Exercise —
Return verbatim the inclusive range of lines running from the line that contains "Continue the three.js" to the line that contains "bpy.context.scene.world = world". Omit every other line.

Data entries —
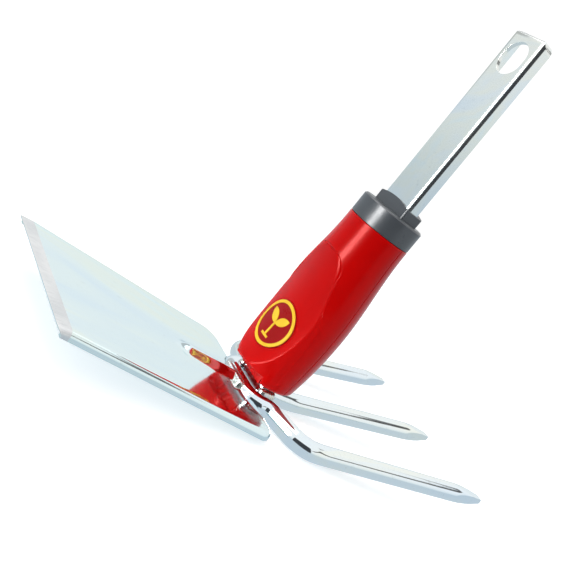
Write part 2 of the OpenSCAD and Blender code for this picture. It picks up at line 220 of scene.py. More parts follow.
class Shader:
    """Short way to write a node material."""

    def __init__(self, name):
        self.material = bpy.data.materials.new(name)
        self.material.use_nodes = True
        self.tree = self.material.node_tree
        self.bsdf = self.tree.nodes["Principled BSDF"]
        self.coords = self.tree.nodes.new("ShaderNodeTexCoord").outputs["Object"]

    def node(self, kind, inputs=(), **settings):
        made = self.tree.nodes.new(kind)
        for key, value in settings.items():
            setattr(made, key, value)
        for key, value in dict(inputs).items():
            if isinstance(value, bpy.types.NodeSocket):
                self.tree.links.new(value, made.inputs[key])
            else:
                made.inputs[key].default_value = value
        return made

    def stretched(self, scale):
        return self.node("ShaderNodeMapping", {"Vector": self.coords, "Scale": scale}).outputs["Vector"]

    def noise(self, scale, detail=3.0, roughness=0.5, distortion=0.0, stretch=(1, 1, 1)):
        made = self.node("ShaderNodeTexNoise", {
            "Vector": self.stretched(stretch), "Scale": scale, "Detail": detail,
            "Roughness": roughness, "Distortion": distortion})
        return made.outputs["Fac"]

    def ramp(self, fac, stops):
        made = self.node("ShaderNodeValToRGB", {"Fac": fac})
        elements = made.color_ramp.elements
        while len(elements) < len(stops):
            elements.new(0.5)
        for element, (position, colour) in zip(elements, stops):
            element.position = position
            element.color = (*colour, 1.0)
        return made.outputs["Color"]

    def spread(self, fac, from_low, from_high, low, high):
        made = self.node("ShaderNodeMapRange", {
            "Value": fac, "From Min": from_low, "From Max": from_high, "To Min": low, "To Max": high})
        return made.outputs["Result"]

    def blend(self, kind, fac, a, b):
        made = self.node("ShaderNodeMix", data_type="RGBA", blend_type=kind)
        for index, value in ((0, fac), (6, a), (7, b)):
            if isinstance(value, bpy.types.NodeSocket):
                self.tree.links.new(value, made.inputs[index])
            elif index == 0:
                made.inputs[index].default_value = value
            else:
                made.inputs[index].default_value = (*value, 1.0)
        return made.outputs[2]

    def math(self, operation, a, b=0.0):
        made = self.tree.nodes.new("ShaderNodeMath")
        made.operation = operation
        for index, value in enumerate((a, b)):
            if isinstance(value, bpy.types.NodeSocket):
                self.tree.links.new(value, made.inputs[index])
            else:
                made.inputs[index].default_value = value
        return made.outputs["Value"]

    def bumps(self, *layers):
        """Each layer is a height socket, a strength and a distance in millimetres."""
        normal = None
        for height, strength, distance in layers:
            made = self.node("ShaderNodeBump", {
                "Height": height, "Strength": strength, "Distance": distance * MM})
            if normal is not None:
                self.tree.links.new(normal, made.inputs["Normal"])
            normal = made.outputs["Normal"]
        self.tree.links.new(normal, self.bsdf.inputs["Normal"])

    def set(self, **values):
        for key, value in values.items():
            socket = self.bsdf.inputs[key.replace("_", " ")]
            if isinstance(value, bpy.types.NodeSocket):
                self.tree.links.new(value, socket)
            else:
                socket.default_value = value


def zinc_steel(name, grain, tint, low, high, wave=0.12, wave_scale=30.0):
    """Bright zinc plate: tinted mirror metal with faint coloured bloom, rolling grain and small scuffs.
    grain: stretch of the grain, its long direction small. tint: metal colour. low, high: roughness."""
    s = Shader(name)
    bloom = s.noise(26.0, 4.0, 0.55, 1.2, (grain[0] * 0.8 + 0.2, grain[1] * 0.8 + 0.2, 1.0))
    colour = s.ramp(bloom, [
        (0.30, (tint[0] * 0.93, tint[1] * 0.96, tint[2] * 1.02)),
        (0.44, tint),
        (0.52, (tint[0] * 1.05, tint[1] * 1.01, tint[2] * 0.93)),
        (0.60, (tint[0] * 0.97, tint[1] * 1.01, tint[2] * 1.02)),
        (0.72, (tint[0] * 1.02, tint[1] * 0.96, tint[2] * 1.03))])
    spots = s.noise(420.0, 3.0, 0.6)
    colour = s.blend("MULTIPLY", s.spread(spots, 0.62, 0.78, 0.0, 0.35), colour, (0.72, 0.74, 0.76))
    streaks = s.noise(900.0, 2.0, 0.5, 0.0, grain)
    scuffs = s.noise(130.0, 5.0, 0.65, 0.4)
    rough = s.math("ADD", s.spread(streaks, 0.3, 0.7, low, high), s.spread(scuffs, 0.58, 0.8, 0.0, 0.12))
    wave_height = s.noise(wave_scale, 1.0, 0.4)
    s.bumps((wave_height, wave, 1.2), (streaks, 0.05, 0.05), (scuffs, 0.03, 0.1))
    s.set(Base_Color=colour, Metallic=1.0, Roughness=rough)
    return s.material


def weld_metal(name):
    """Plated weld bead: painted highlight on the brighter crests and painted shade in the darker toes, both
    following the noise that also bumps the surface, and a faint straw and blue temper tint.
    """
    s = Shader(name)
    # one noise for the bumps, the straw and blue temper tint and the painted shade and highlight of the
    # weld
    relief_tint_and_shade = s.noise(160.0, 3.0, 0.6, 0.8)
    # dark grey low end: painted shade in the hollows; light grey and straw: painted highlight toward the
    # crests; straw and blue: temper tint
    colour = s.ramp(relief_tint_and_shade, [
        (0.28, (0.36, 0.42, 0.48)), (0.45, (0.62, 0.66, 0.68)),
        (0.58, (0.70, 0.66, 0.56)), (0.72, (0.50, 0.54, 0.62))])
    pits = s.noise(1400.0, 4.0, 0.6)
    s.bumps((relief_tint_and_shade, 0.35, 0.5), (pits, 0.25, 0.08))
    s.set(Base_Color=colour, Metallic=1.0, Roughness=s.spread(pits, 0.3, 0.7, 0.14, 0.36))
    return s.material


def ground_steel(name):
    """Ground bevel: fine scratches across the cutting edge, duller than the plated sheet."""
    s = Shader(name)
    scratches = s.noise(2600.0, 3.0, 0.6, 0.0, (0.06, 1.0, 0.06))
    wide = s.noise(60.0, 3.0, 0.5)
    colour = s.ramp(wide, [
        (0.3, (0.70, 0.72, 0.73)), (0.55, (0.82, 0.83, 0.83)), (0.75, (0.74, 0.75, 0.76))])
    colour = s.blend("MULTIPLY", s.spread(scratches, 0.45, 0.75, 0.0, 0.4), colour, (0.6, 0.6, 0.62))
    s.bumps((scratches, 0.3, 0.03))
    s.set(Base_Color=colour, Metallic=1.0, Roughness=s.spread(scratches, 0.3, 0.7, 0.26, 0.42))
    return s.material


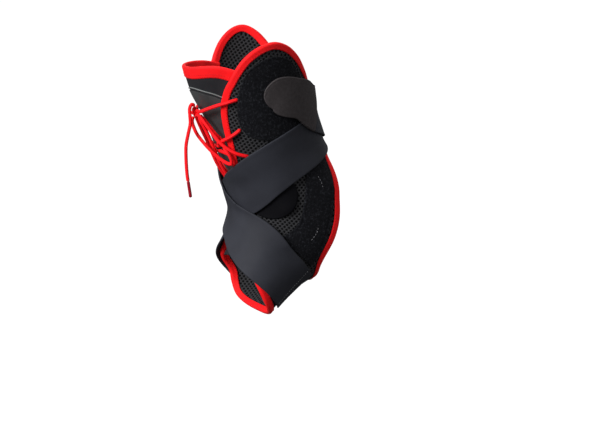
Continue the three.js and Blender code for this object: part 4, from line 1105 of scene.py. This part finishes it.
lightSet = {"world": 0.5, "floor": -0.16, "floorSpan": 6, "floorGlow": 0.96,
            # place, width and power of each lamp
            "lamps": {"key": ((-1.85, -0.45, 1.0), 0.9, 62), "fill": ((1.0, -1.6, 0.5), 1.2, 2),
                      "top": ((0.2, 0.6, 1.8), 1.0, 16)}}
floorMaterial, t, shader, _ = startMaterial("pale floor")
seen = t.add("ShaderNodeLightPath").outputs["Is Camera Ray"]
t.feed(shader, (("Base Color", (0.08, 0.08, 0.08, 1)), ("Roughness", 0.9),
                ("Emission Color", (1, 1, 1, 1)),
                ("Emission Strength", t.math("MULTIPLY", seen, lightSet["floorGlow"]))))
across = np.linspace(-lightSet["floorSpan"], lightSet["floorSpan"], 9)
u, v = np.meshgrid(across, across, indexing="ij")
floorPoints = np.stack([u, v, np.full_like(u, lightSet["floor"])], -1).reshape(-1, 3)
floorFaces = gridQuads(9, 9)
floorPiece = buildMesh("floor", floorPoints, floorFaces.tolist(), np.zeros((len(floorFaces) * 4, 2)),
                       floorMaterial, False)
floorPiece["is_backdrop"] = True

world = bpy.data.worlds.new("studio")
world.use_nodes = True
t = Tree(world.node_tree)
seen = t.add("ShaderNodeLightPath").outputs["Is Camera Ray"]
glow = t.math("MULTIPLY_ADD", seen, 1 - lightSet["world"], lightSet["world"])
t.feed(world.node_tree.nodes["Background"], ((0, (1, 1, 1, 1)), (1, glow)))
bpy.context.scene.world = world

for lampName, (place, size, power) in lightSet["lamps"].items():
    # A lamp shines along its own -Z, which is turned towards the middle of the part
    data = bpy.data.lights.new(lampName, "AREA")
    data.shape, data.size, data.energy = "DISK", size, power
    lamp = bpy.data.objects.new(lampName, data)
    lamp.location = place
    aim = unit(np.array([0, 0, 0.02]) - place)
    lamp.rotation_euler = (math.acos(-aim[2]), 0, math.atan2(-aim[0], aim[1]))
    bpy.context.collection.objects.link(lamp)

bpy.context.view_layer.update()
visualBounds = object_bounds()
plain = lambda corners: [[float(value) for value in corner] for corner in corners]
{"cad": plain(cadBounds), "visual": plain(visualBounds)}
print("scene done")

Reply —
Continue the three.js and Blender code for this object: part 4, from line 1105 of scene.py. This part finishes it.
lightSet = {"world": 0.5, "floor": -0.16, "floorSpan": 6, "floorGlow": 0.96,
            # place, width and power of each lamp
            "lamps": {"key": ((-1.85, -0.45, 1.0), 0.9, 62), "fill": ((1.0, -1.6, 0.5), 1.2, 2),
                      "top": ((0.2, 0.6, 1.8), 1.0, 16)}}
floorMaterial, t, shader, _ = startMaterial("pale floor")
seen = t.add("ShaderNodeLightPath").outputs["Is Camera Ray"]
t.feed(shader, (("Base Color", (0.08, 0.08, 0.08, 1)), ("Roughness", 0.9),
                ("Emission Color", (1, 1, 1, 1)),
                ("Emission Strength", t.math("MULTIPLY", seen, lightSet["floorGlow"]))))
across = np.linspace(-lightSet["floorSpan"], lightSet["floorSpan"], 9)
u, v = np.meshgrid(across, across, indexing="ij")
floorPoints = np.stack([u, v, np.full_like(u, lightSet["floor"])], -1).reshape(-1, 3)
floorFaces = gridQuads(9, 9)
floorPiece = buildMesh("floor", floorPoints, floorFaces.tolist(), np.zeros((len(floorFaces) * 4, 2)),
                       floorMaterial, False)
floorPiece["is_backdrop"] = True

world = bpy.data.worlds.new("studio")
world.use_nodes = True
t = Tree(world.node_tree)
seen = t.add("ShaderNodeLightPath").outputs["Is Camera Ray"]
glow = t.math("MULTIPLY_ADD", seen, 1 - lightSet["world"], lightSet["world"])
t.feed(world.node_tree.nodes["Background"], ((0, (1, 1, 1, 1)), (1, glow)))
bpy.context.scene.world = world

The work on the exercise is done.